11. The one or more storage media of claim 10, wherein the one or more criteria is the result of the second comparison being less than a particular threshold value.

12. The one or more storage media of claim 10, wherein the first sample and the second sample are the same size and do not overlap.

13. The one or more storage media of claim 10, further comprising:

storing the first set of feature importance values as a first vector;

storing the second set of feature importance values as a second vector;

wherein performing the first comparison comprises: subtracting the second vector from the first vector to generate a difference vector; computing a norm of the difference vector; dividing the norm of the difference vector by a norm of the second vector or the first vector.

14. The one or more storage media of claim 10, wherein generating the aggregated set of feature importance values comprises, for each pair of corresponding values in the last two generated sets of feature importance values, computing an average of said each pair of corresponding values and storing the average in the aggregated set of feature importance values.

15. The one or more storage media of claim 10, wherein:

generating the first and second sets of feature importance values comprises using a Shapley value generation technique;

the first and second sets of feature importance values are Shapley values.

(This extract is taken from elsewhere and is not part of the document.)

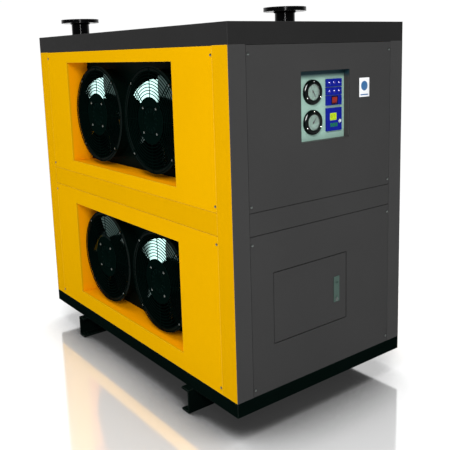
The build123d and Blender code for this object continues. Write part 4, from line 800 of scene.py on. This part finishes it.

16. The one or more storage media of claim 10, further comprising:

determining a number of features in the ML model;

identifying the first sample and the second sample only in response to determining that the number of features is greater than a particular threshold number.

17. The one or more storage media of claim 10, further comprising:

after repeating (i)-(v) a plurality of times and determining that the result of the second comparison satisfies the one or more criteria, repeating (i)-(v) one more time.

18. The one or more storage media of claim 10, wherein the first comparison and the second comparison involve the same set of operations.